A new study published in Nature (2025) has mapped the development of Huntington’s disease (HD) symptoms in the zQ175 knock-in mouse, one of the most widely used genetic models for studying the disorder.
The research, led by teams at the University of Dundee and Cardiff University, followed mice from 3 to 13 months of age to track changes in cognition, movement, metabolism, and brain pathology.
Early Synaptic Changes Before Symptoms
Using hippocampal slice electrophysiology, the researchers found that long-term potentiation (LTP) — a fundamental process underpinning learning and memory — was already impaired at just 3 months, before any visible disease symptoms emerged.
This suggests that functional decline in the hippocampus begins early in Huntington’s disease progression, well before the onset of motor or behavioural signs.
Materials Supplied by Advent Research Materials
The electrophysiological recordings that revealed this early deficit relied on high-purity components supplied by Advent Research Materials (Eynsham, UK):
- Teflon-coated tungsten stimulating electrodes – used to deliver precise electrical stimulation to hippocampal tissue slices.
- Silver recording and grounding wires – used to measure field excitatory post-synaptic potentials (fEPSPs) with high stability and minimal electrical interference.
These materials were critical in ensuring signal accuracy and repeatability during long-term potentiation (LTP) measurements.
The electrodes and grounding wires formed part of the setup used to stimulate the Schaffer collateral–commissural pathway and record synaptic activity in the CA1 region of the hippocampus — the area responsible for memory formation and plasticity.

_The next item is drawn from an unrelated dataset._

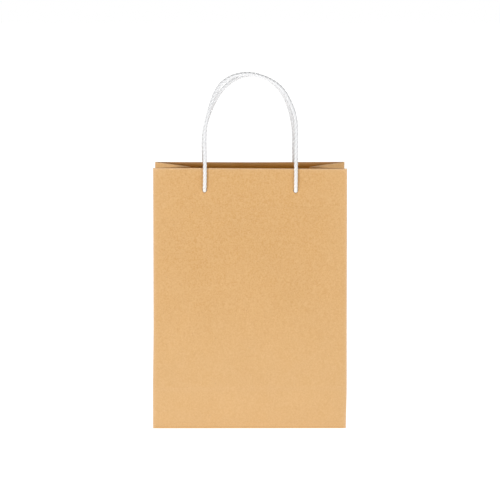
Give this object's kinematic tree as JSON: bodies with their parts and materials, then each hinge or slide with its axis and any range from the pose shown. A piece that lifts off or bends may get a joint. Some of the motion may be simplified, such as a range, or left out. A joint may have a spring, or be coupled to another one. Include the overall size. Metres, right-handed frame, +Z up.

By using consistent, research-grade metals from Advent, the team were able to detect subtle declines in synaptic strength that might otherwise have gone unnoticed.
A Timeline of Cognitive, Motor, and Metabolic Decline
The zQ175 mice showed a clear progression that mirrors the human condition:
- 3–4 months: Impaired visuospatial attention
- 6–7 months: Emergence of anxiolytic-like behaviour and reduced fat mass
- 12–13 months: Long-term and spatial memory deficits, together with measurable motor impairments
By one year of age, the mice also displayed brain atrophy and mutant huntingtin protein (mHTT) aggregates in regions including the striatum, hippocampus, and hypothalamus — areas involved in movement, memory, and metabolic control.
Regional Differences in Brain Pathology
When the researchers examined the distribution of huntingtin aggregates, they found marked regional variation.
The striatum showed the highest accumulation, followed by the hippocampus and hypothalamus.
Within the hippocampus, the dentate gyrus was the most affected subregion, while the CA2 area showed relative resistance — reflecting distinct cellular vulnerabilities similar to those seen in human HD brains.
Implications for Huntington’s Research
The results confirm that the zQ175 knock-in mouse accurately models many aspects of Huntington’s disease, from early cognitive changes to later-stage motor and metabolic decline.
Crucially, the discovery that synaptic function deteriorates before visible symptoms or protein aggregation provides an important window for testing neuroprotective treatments.
By supporting electrophysiological precision in this study, Advent Research Materials contributed to research that refines how scientists understand the earliest stages of Huntington’s disease — helping future studies identify where, and when, interventions may have the greatest impact.
Reference:
McLean, F.H. et al. (2025). Development of cognitive, motor, metabolic, and mutant huntingtin aggregation in the zQ175 mouse model of Huntington’s disease. Scientific Reports, 15:34563.
https://doi.org/10.1038/s41598-025-17956-5